# What you will do
Take all the material and copy it exactly.

___ Dataset excerpt

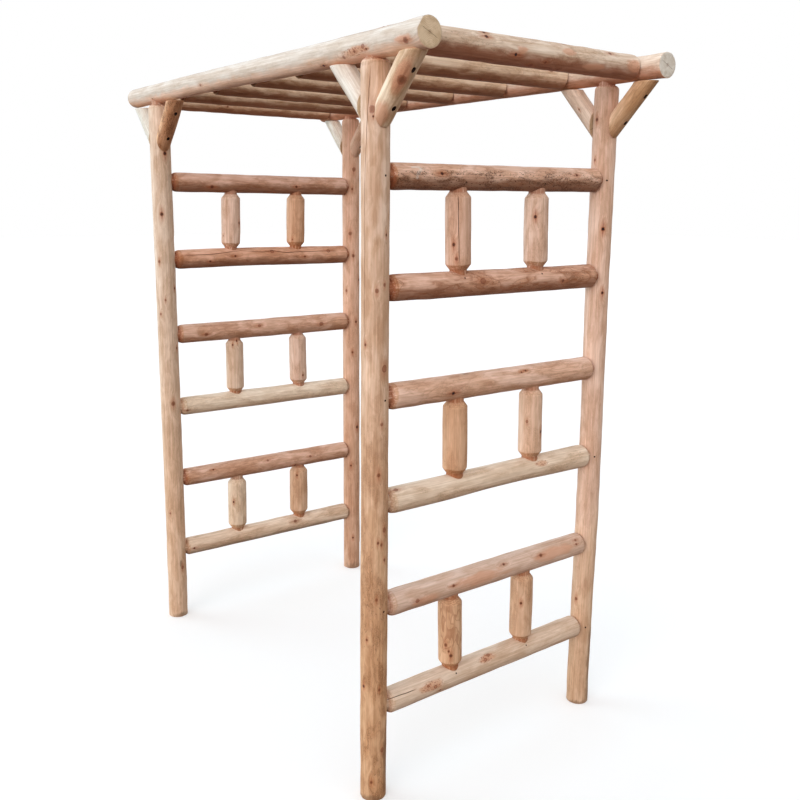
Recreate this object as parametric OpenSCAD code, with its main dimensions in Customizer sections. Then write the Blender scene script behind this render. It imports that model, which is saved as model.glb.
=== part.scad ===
// Walk-through garden arbor built from peeled round logs.
// Four posts carry two beams. Seven rafters close the roof between the beams. Each side is a
// ladder of six rails with short spindles between every other pair, and two braces steady each
// post against its beam. +Z is up, X runs along the beams and Y runs through the walkway. The
// origin is on the ground, in the middle of the four posts.

/* [Frame] */
// Distance between the post axes, across the walkway
span_w = 1425; // [1100:1:1700]
// Distance between the axes of the front and back posts
span_d = 867; // [700:1:1200]
// Height of the beam axes above the ground
beam_z = 2090; // [2070:1:2300]

/* [Logs] */
// Diameter of the posts at the ground
post_foot_d = 78; // [70:1:90]
// Diameter of the posts under the beams
post_top_d = 77; // [70:1:90]
// Diameter of the beams at their cut ends
beam_end_d = 75; // [66:1:90]
// Diameter of the beams half-way along
beam_mid_d = 69; // [66:1:90]
// Diameter of the rafters
rafter_d = 74; // [60:1:90]
// Diameter of the rails
rail_d = 76; // [66:1:90]
// Diameter of the spindles
spindle_d = 76; // [60:1:90]
// Diameter of the braces
brace_d = 60; // [50:1:80]

/* [Side panels] */
// Height of the lowest rails' axes above the ground
rail_low_z = 284; // [150:1:350]
// Drop from the beams' axes to the top rails' axes
top_rail_drop = 321; // [300:1:500]
// Distance between the axes of the two spindles of a pair
spindle_gap = 299; // [180:1:420]

/* [Roof] */
// Length of beam that runs on past its outer brace
beam_past_brace = 28; // [5:1:60]
// Distance from a beam's cut ends to the axes of the outermost rafters
rafter_inset = 90; // [60:1:130]
// Shift of the whole set of rafters to the right
rafter_shift = -10; // [-20:1:20]

/* [Braces] */
// Distance from a post's axis to the far edge of its brace, under the beam
brace_reach = 193; // [180:1:240]
// Height of the far edge of a brace from where it leaves the post up to the beam's underside
brace_drop = 164; // [140:1:220]
// Diameter of the sunk holes that take the brace screws
screw_hole_d = 11; // [8:1:14]
// Depth of the sunk holes, from the underside of the brace
screw_hole_depth = 22; // [10:1:30]

/* [Joints] */
// Diameter of every round tenon
tenon_d = 50; // [36:1:56]
// Length of every round tenon
tenon_len = 40; // [25:1:50]
// Length of the rounded shoulder at the front end of a rail
rail_front_nose = 28; // [5:1:60]
// Length of the rounded shoulder at the back end of a rail
rail_back_nose = 12; // [5:1:60]
// Length of the rounded shoulder at the top of a post
post_nose = 18; // [5:1:40]
// Length of tenon left bare between a spindle's seat and its cone
spindle_neck = 4; // [0:1:20]
// Length of the cone cut at each end of a spindle
spindle_cone = 17; // [5:1:40]
// Clearance between fitted faces
fit = 0.3; // [0.2:0.05:0.4]

/* [Hidden] */
// Rails up each side, counted from the ground, with spindles between rails 1-2, 3-4 and 5-6
rail_count = 6;
pair_count = rail_count / 2;
rail_rise = (beam_z - top_rail_drop - rail_low_z) / (rail_count - 1);
rafter_count = 7;
// Flats that round off a rail's or a post's shoulder; one flat makes a plain cone
nose_steps = 5;
// How far a cutting shape runs on past the face that it cuts
overcut = 1;
$fn = 64;

post_color = [0.80, 0.64, 0.51];
beam_color = [0.88, 0.82, 0.75];
rafter_color = [0.72, 0.56, 0.43];
rail_color = [0.76, 0.62, 0.51];
spindle_color = [0.82, 0.67, 0.55];
brace_color = [0.84, 0.76, 0.64];

// Front is -Y and right is +X, for someone who stands in front of the arbor
SIDES = [[-1, "left"], [1, "right"]];
ENDS = [[-1, "front"], [1, "back"]];
PLACES = [[-1, "inner"], [1, "outer"]];
PAIRS = ["low", "middle", "top"];

function post_name(side, end) = str("post_", end[1], "_", side[1]);
function beam_name(end) = str("beam_", end[1]);
function rafter_name(i) = str("rafter_", i + 1);
function rail_name(side, i) = str("rail_", side[1], "_", i + 1);
function spindle_name(side, pair, end) = str("spindle_", side[1], "_", PAIRS[pair], "_", end[1]);
function brace_name(side, end, place) = str("brace_", end[1], "_", side[1], "_", place[1]);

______

# Task answer
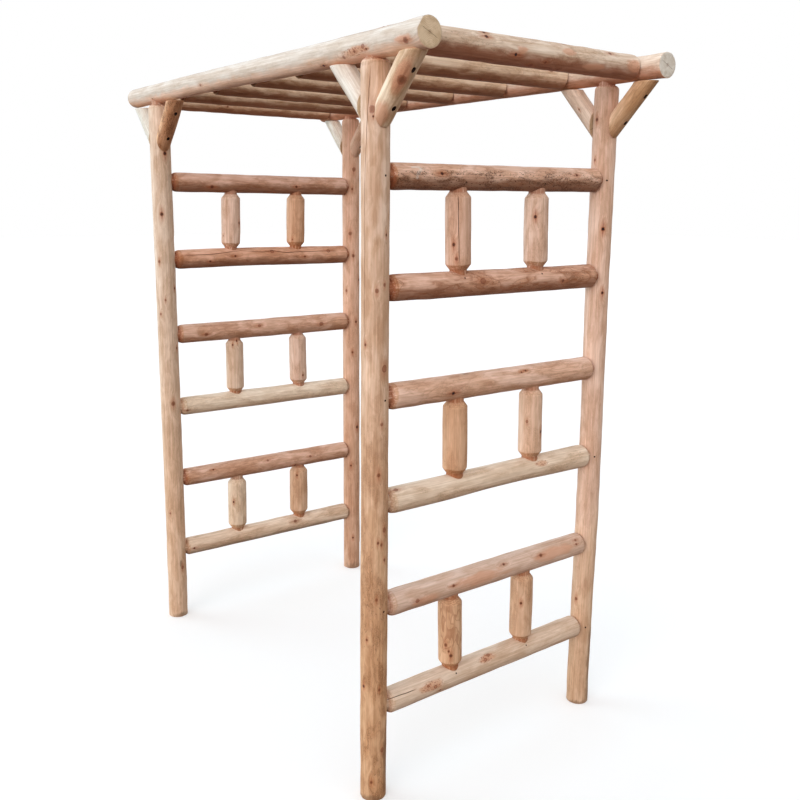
Recreate this object as parametric OpenSCAD code, with its main dimensions in Customizer sections. Then write the Blender scene script behind this render. It imports that model, which is saved as model.glb.
=== part.scad ===
// Walk-through garden arbor built from peeled round logs.
// Four posts carry two beams. Seven rafters close the roof between the beams. Each side is a
// ladder of six rails with short spindles between every other pair, and two braces steady each
// post against its beam. +Z is up, X runs along the beams and Y runs through the walkway. The
// origin is on the ground, in the middle of the four posts.

/* [Frame] */
// Distance between the post axes, across the walkway
span_w = 1425; // [1100:1:1700]
// Distance between the axes of the front and back posts
span_d = 867; // [700:1:1200]
// Height of the beam axes above the ground
beam_z = 2090; // [2070:1:2300]

/* [Logs] */
// Diameter of the posts at the ground
post_foot_d = 78; // [70:1:90]
// Diameter of the posts under the beams
post_top_d = 77; // [70:1:90]
// Diameter of the beams at their cut ends
beam_end_d = 75; // [66:1:90]
// Diameter of the beams half-way along
beam_mid_d = 69; // [66:1:90]
// Diameter of the rafters
rafter_d = 74; // [60:1:90]
// Diameter of the rails
rail_d = 76; // [66:1:90]
// Diameter of the spindles
spindle_d = 76; // [60:1:90]
// Diameter of the braces
brace_d = 60; // [50:1:80]

/* [Side panels] */
// Height of the lowest rails' axes above the ground
rail_low_z = 284; // [150:1:350]
// Drop from the beams' axes to the top rails' axes
top_rail_drop = 321; // [300:1:500]
// Distance between the axes of the two spindles of a pair
spindle_gap = 299; // [180:1:420]

/* [Roof] */
// Length of beam that runs on past its outer brace
beam_past_brace = 28; // [5:1:60]
// Distance from a beam's cut ends to the axes of the outermost rafters
rafter_inset = 90; // [60:1:130]
// Shift of the whole set of rafters to the right
rafter_shift = -10; // [-20:1:20]

/* [Braces] */
// Distance from a post's axis to the far edge of its brace, under the beam
brace_reach = 193; // [180:1:240]
// Height of the far edge of a brace from where it leaves the post up to the beam's underside
brace_drop = 164; // [140:1:220]
// Diameter of the sunk holes that take the brace screws
screw_hole_d = 11; // [8:1:14]
// Depth of the sunk holes, from the underside of the brace
screw_hole_depth = 22; // [10:1:30]

/* [Joints] */
// Diameter of every round tenon
tenon_d = 50; // [36:1:56]
// Length of every round tenon
tenon_len = 40; // [25:1:50]
// Length of the rounded shoulder at the front end of a rail
rail_front_nose = 28; // [5:1:60]
// Length of the rounded shoulder at the back end of a rail
rail_back_nose = 12; // [5:1:60]
// Length of the rounded shoulder at the top of a post
post_nose = 18; // [5:1:40]
// Length of tenon left bare between a spindle's seat and its cone
spindle_neck = 4; // [0:1:20]
// Length of the cone cut at each end of a spindle
spindle_cone = 17; // [5:1:40]
// Clearance between fitted faces
fit = 0.3; // [0.2:0.05:0.4]

/* [Hidden] */
// Rails up each side, counted from the ground, with spindles between rails 1-2, 3-4 and 5-6
rail_count = 6;
pair_count = rail_count / 2;
rail_rise = (beam_z - top_rail_drop - rail_low_z) / (rail_count - 1);
rafter_count = 7;
// Flats that round off a rail's or a post's shoulder; one flat makes a plain cone
nose_steps = 5;
// How far a cutting shape runs on past the face that it cuts
overcut = 1;
$fn = 64;

post_color = [0.80, 0.64, 0.51];
beam_color = [0.88, 0.82, 0.75];
rafter_color = [0.72, 0.56, 0.43];
rail_color = [0.76, 0.62, 0.51];
spindle_color = [0.82, 0.67, 0.55];
brace_color = [0.84, 0.76, 0.64];

// Front is -Y and right is +X, for someone who stands in front of the arbor
SIDES = [[-1, "left"], [1, "right"]];
ENDS = [[-1, "front"], [1, "back"]];
PLACES = [[-1, "inner"], [1, "outer"]];
PAIRS = ["low", "middle", "top"];

function post_name(side, end) = str("post_", end[1], "_", side[1]);
function beam_name(end) = str("beam_", end[1]);
function rafter_name(i) = str("rafter_", i + 1);
function rail_name(side, i) = str("rail_", side[1], "_", i + 1);
function spindle_name(side, pair, end) = str("spindle_", side[1], "_", PAIRS[pair], "_", end[1]);
function brace_name(side, end, place) = str("brace_", end[1], "_", side[1], "_", place[1]);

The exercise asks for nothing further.